There is no more important pillar to the foundation of our justice system than the quality of our judiciary. It has long been the policy of NYSBA to advocate for the selection of judges by appointment, rather than by election. However, as long as there are judicial elections, it is vitally important that the process of evaluation is fair and fosters the best judiciary possible.
I have heard from the highest levels of the court system that there are significant concerns regarding the existing evaluation system. Therefore, we are establishing the Task Force on the Evaluation of Candidates for Election to Judicial Office, which will be led by NYCLA Past President Robert L. Haig and former Court of Appeals Judge Susan Phillips Read. This task force will review the various vetting structures that exist throughout New York and will propose best practices, guidelines and minimum standards for review of candidates for election to judicial office and will make recommendations to assist local bar associations and good government groups to ensure that we have the best possible judicial evaluation efforts throughout the State.

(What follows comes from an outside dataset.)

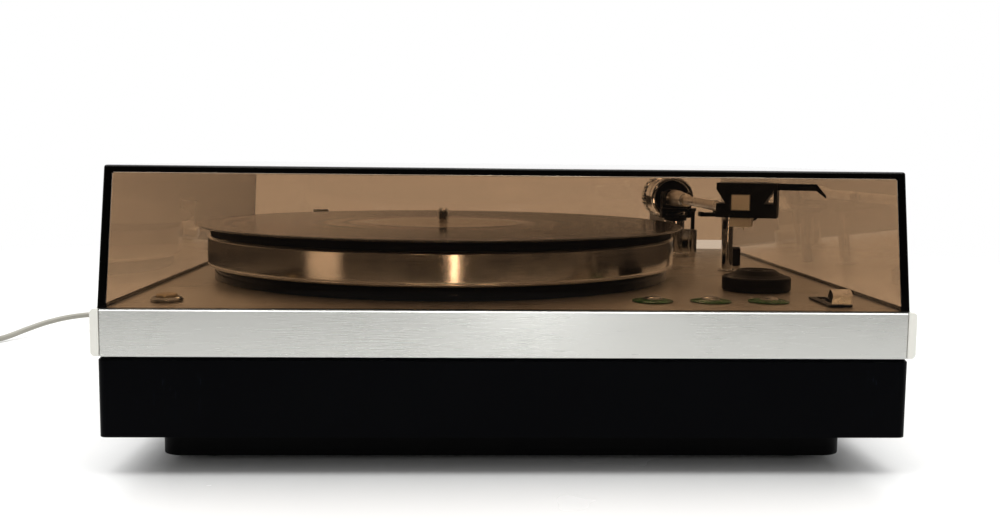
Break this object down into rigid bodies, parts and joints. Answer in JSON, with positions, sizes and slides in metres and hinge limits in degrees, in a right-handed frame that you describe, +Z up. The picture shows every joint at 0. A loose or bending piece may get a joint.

A decade ago, former President Bernice Lieber, who is here tonight, established the Task Force on Wrongful Convictions which, under the leadership of former Judge Barry Kamins, issued a truly ground-breaking report in 2009. Judge Kamins and former Court of Appeals Judge Robert Smith will co-chair a newly-empaneled task force to update the 2009 report with recommendations based upon new developments, technology, science, experience, and judicial decisions, and make affirmative recommendations to reduce the likelihood of wrongful convictions.
To build upon the excellent work of our Task Force on Re-entry, we are establishing the Task Force on Incarceration Release Planning and Programs, which will be co-chaired by Scott Karson and Sherry Levin Wallach. This task force will conduct an investigation and recommend state and national policy changes and best practices to help better prepare those released from incarceration to re-enter the community and reduce the rate of recidivism.
Massacres at Columbine, Las Vegas, Orlando, San Bernardino, Sandy Hook, Parkland and so many others… the epidemic of mass shootings that began with Columbine High School in 1999 continues unabated. We are establishing the Task Force on Mass Shootings and Assault Weapons, which will be co-chaired by former Criminal Court Judge Margaret Finerty and NYSBA Past President David Schraver. This Task Force will consider the connection between mental health and mass shootings; the relationship between domestic violence and mass shootings; whether assault weapons belong in civilian hands; and will make appropriate recommendations.
In 1997, NYSBA issued guidelines for the use of paralegals—a lot has changed since 1997. The Task Force on the Role of Paralegals, co-chaired by former NYSBA President Mary Ann Saccamando Freedman, Margaret Phillips and Vincent Chang, will update the 1997 report, explore relevant issues and make recommendations for best practices for the use of paralegals in the context of the modern 21st century law office.
You may have read yesterday in the New York Times about the refusal to disclose the disciplinary records of the policeman who choked Eric Garner to death because of a previously obscure section of New York’s Civil Rights Law, section 50-a. We have established a working group to explore whether that law should be amended, revised or revoked. Former NYCLA president Catherine Christian and NYSBA VP from the 8th Judicial District (Buffalo) Norman Effman will co-chair that effort.
My friends, there is a humanitarian crisis in Puerto Rico of historic proportion. I am appointing a Working Group on Puerto Rico to explore ways through enactment or modification of laws we might be able to assist our fellow Americans in Puerto Rico who are suffering so grievously. Because of the urgency of the situation, I will ask that they report to our Executive Committee as soon as possible with any affirmative recommendations. In the meantime, I have already begun to reach out to bar leaders throughout NY to join me in contacting NY’s Congressional delegation to express our profound concern regarding the crisis in Puerto Rico.
In 1789, George Washington wrote, “The true administration of justice is the firmest pillar of good government.” That was true then and it is just as true today. It behooves all concerned citizens—especially leaders of the legal profession—to speak out against attempts by anyone to undermine the rule of law or diminish this constitutional norm. A few minutes ago, I swore an oath to uphold the New York State and US Constitutions, as well as the bylaws of our Bar Association. My friends, the non-political administration of the criminal justice system is a cornerstone of the most cherished liberties set forth in those two sacred documents. Consistent with my oath, I assure you that we will speak out clearly and unambiguously when the rule of law or constitutional norms are threatened. I will be asking my fellow Bar leaders to join me in this profoundly important defense of our most fundamental constitutional principles. If not us, then who? If not now, then when?
In closing, this is the greatest honor of my professional life. Words are inadequate to fully express how very deeply honored I am to serve as the president of the New York State Bar Association. Thank you for the honor of your presence and the opportunity to serve you and the State Bar.